The Department, represented by Shri M.M. Chate, supported the impugned order, reiterating that the Commissioner of Income Tax (Appeals) correctly followed the Totgars' judgment.

The Tribunal reviewed the submissions, records, and relevant judgments, noting that the assessee is a Co-operative Credit Society and earned interest income from nationalized bank deposits. The Tribunal found the issue similar to the Niphard Nagari Sahakari Patsanstha Ltd. case, where it was held that the interest income was eligible for deduction under Section 80P(2)(a)(i). The Tribunal distinguished the Totgars' case, noting that the funds in Totgars' were surplus from marketing agricultural produce, whereas in the present case, the funds were operational and maintained for liquidity to meet redemption/maturity obligations.

The Tribunal also referenced other supportive judgments, including those from the Ahmedabad and Cochin Benches, which emphasized that interest income from operational funds invested to maintain liquidity qualified for deduction under Section 80P(2)(a)(i).

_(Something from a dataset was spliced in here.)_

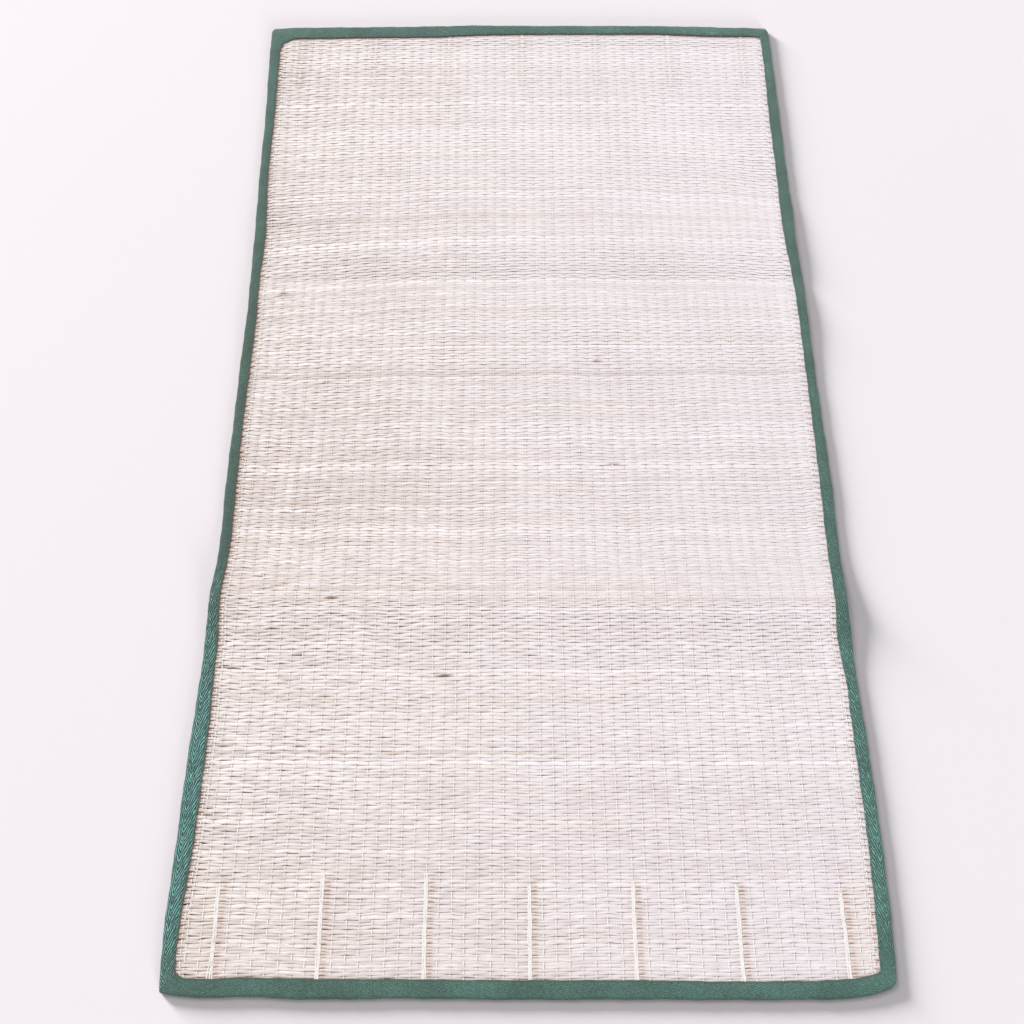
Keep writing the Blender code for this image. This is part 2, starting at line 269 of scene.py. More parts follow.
ROW_BANDS = (
    RowBand(-0.780, 1, 1.20, 0.20, 0.0),
    RowBand(-0.735, 2, 0.85, -0.10, 0.2),
    RowBand(-0.717, 1, 1.20, 0.24, 0.0),
    RowBand(-0.680, 1, 1.20, 0.16, 0.0),
    RowBand(-0.591, 1, 1.30, 0.30, 0.0),
    RowBand(-0.572, 1, 0.90, -0.42, 0.7, -0.2, 0.55),
    RowBand(-0.564, 1, 0.90, -0.20, 0.3),
    RowBand(-0.500, 3, 0.90, -0.12, 0.3, 0.1, 0.7),
    RowBand(-0.449, 1, 1.20, 0.26, 0.0),
    RowBand(-0.430, 1, 0.85, -0.25, 0.6, -0.2, 0.30),
    RowBand(-0.353, 2, 1.05, 0.22, -0.1),
    RowBand(-0.333, 1, 0.90, -0.46, 0.6),
    RowBand(-0.316, 1, 0.95, -0.42, 0.7, -0.2, 0.70),
    RowBand(-0.295, 2, 0.90, -0.22, 0.6, -0.2, 0.32),
    RowBand(-0.262, 1, 1.15, 0.18, 0.0, -0.2, 0.6),
    RowBand(-0.225, 2, 0.90, -0.15, 0.4, -0.2, 0.4),
    RowBand(-0.205, 1, 1.10, 0.20, 0.0, -0.2, 0.5),
    RowBand(-0.160, 2, 0.95, -0.24, 0.7, -0.2, 0.4),
    RowBand(-0.143, 1, 1.10, 0.18, 0.0),
    RowBand(-0.121, 1, 1.15, 0.24, 0.0),
    RowBand(-0.037, 1, 1.15, 0.26, 0.0),
    RowBand(0.003, 1, 1.10, 0.14, 0.0, -0.2, 0.5),
    RowBand(0.029, 2, 0.90, -0.18, 0.3),
    RowBand(0.089, 2, 0.90, -0.20, 0.3),
    RowBand(0.143, 1, 1.15, 0.28, 0.0),
    RowBand(0.158, 1, 0.90, -0.16, 0.3),
    RowBand(0.180, 1, 1.10, 0.18, 0.0, -0.2, 0.4),
    RowBand(0.200, 1, 1.10, 0.24, 0.0),
    RowBand(0.250, 2, 0.90, -0.14, 0.4, -0.2, 0.4),
    RowBand(0.278, 1, 0.90, -0.24, 0.3),
    RowBand(0.314, 1, 1.05, 0.05, 0.0),
    RowBand(0.368, 2, 1.10, 0.17, 0.0, -0.2, 0.45),
    RowBand(0.392, 1, 0.90, -0.20, 0.3),
    RowBand(0.435, 1, 0.90, -0.16, 0.3),
    RowBand(0.480, 1, 1.15, 0.20, 0.0),
    RowBand(0.501, 1, 0.90, -0.18, 0.3),
    RowBand(0.640, 1, 1.10, 0.12, 0.0),
    RowBand(0.693, 1, 1.10, 0.12, 0.0),
    RowBand(0.724, 1, 1.10, 0.14, 0.0),
)


@dataclass(frozen=True)
class Stain:
    """A brown spot on a few splints, at a share of the mat's width."""

    share: float
    along: float
    length: float
    rows: int
    strength: float


STAINS = (
    Stain(0.060, 0.252, 0.011, 2, 1.00),
    Stain(0.150, 0.070, 0.007, 1, 1.30),
    Stain(0.367, -0.453, 0.010, 1, 1.70),
    Stain(0.145, -0.421, 0.007, 1, 1.80),
    Stain(0.188, -0.328, 0.008, 1, 1.90),
    Stain(0.110, -0.300, 0.008, 1, 0.90),
    Stain(0.560, -0.300, 0.006, 1, 0.50),
    Stain(0.400, -0.800, 0.008, 1, 0.50),
    Stain(0.940, -0.735, 0.007, 1, 0.55),
    Stain(0.700, -0.350, 0.006, 1, 0.60),
    Stain(0.040, -0.665, 0.014, 1, 1.00),
    Stain(0.230, 0.540, 0.009, 2, 0.35),
    Stain(0.620, 0.120, 0.007, 1, 0.80),
    Stain(0.640, -0.085, 0.009, 1, 1.30),
    Stain(0.038, -0.440, 0.014, 1, 1.50),
    Stain(0.045, -0.560, 0.016, 1, 0.90),
)


class Side(Enum):
    """One of the mat's four edges."""

    LEFT = "left"
    RIGHT = "right"
    NEAR = "near"
    FAR = "far"

    @property
    def is_end(self) -> bool:
        """Whether the edge is one of the two short ends."""
        return self in (Side.NEAR, Side.FAR)


@dataclass(frozen=True)
class EdgeShade:
    """The line of shade under a tape's inner edge. Inward is the way into the mat."""

    side: Side
    inward: int
    reach: float
    strength: float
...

Based on these considerations, the Tribunal concluded that the assessee's interest income was eligible for deduction under Section 80P(2)(a)(i), set aside the impugned order, and allowed the appeal.

Conclusion:

The Tribunal allowed the appeal, holding that the assessee is entitled to the deduction under Section 80P(2)(a)(i) of the Income Tax Act, 1961, for the interest income earned from deposits with nationalized banks, as these were maintained for liquidity purposes and not as surplus funds. The decision was pronounced on May 13, 2015.